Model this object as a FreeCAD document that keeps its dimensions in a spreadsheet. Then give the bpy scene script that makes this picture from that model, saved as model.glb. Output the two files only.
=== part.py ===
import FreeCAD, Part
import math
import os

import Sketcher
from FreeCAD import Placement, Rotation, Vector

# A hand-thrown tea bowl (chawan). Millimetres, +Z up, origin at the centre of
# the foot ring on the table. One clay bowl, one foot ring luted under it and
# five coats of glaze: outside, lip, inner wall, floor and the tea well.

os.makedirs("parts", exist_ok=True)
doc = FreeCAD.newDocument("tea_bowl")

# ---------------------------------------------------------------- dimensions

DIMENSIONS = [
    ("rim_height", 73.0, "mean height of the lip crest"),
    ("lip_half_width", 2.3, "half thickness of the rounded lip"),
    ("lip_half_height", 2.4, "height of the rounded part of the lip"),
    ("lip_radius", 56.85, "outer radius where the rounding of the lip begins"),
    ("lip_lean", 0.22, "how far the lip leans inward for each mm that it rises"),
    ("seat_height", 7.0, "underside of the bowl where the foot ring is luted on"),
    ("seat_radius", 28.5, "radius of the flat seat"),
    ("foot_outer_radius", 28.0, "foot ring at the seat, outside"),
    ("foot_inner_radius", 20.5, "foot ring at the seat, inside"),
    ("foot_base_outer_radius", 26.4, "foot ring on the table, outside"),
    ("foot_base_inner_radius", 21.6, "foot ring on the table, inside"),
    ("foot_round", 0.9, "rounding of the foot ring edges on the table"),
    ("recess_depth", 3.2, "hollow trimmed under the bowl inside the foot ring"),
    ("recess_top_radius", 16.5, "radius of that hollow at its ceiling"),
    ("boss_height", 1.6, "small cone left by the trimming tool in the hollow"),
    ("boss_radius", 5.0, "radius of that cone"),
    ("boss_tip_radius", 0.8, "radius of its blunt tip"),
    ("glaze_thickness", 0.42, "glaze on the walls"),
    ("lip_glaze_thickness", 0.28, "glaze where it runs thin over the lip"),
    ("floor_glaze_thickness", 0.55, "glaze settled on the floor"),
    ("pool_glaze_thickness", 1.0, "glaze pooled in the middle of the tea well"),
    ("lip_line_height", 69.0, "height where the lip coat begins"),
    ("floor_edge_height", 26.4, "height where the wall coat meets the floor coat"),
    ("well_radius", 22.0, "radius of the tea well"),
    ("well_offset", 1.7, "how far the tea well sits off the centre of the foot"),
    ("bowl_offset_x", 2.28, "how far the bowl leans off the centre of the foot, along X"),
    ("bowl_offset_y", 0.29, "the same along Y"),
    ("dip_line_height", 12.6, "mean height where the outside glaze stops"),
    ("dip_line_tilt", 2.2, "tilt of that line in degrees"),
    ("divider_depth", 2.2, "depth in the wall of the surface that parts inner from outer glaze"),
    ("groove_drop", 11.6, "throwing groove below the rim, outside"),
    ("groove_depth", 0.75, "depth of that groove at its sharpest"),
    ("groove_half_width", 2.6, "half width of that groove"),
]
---
» THE TASK:
Each line of the listing should be copied exactly.

» EXERCISE OUTPUT:
Model this object as a FreeCAD document that keeps its dimensions in a spreadsheet. Then give the bpy scene script that makes this picture from that model, saved as model.glb. Output the two files only.
=== part.py ===
import FreeCAD, Part
import math
import os

import Sketcher
from FreeCAD import Placement, Rotation, Vector

# A hand-thrown tea bowl (chawan). Millimetres, +Z up, origin at the centre of
# the foot ring on the table. One clay bowl, one foot ring luted under it and
# five coats of glaze: outside, lip, inner wall, floor and the tea well.

os.makedirs("parts", exist_ok=True)
doc = FreeCAD.newDocument("tea_bowl")

# ---------------------------------------------------------------- dimensions

DIMENSIONS = [
    ("rim_height", 73.0, "mean height of the lip crest"),
    ("lip_half_width", 2.3, "half thickness of the rounded lip"),
    ("lip_half_height", 2.4, "height of the rounded part of the lip"),
    ("lip_radius", 56.85, "outer radius where the rounding of the lip begins"),
    ("lip_lean", 0.22, "how far the lip leans inward for each mm that it rises"),
    ("seat_height", 7.0, "underside of the bowl where the foot ring is luted on"),
    ("seat_radius", 28.5, "radius of the flat seat"),
    ("foot_outer_radius", 28.0, "foot ring at the seat, outside"),
    ("foot_inner_radius", 20.5, "foot ring at the seat, inside"),
    ("foot_base_outer_radius", 26.4, "foot ring on the table, outside"),
    ("foot_base_inner_radius", 21.6, "foot ring on the table, inside"),
    ("foot_round", 0.9, "rounding of the foot ring edges on the table"),
    ("recess_depth", 3.2, "hollow trimmed under the bowl inside the foot ring"),
    ("recess_top_radius", 16.5, "radius of that hollow at its ceiling"),
    ("boss_height", 1.6, "small cone left by the trimming tool in the hollow"),
    ("boss_radius", 5.0, "radius of that cone"),
    ("boss_tip_radius", 0.8, "radius of its blunt tip"),
    ("glaze_thickness", 0.42, "glaze on the walls"),
    ("lip_glaze_thickness", 0.28, "glaze where it runs thin over the lip"),
    ("floor_glaze_thickness", 0.55, "glaze settled on the floor"),
    ("pool_glaze_thickness", 1.0, "glaze pooled in the middle of the tea well"),
    ("lip_line_height", 69.0, "height where the lip coat begins"),
    ("floor_edge_height", 26.4, "height where the wall coat meets the floor coat"),
    ("well_radius", 22.0, "radius of the tea well"),
    ("well_offset", 1.7, "how far the tea well sits off the centre of the foot"),
    ("bowl_offset_x", 2.28, "how far the bowl leans off the centre of the foot, along X"),
    ("bowl_offset_y", 0.29, "the same along Y"),
    ("dip_line_height", 12.6, "mean height where the outside glaze stops"),
    ("dip_line_tilt", 2.2, "tilt of that line in degrees"),
    ("divider_depth", 2.2, "depth in the wall of the surface that parts inner from outer glaze"),
    ("groove_drop", 11.6, "throwing groove below the rim, outside"),
    ("groove_depth", 0.75, "depth of that groove at its sharpest"),
    ("groove_half_width", 2.6, "half width of that groove"),
]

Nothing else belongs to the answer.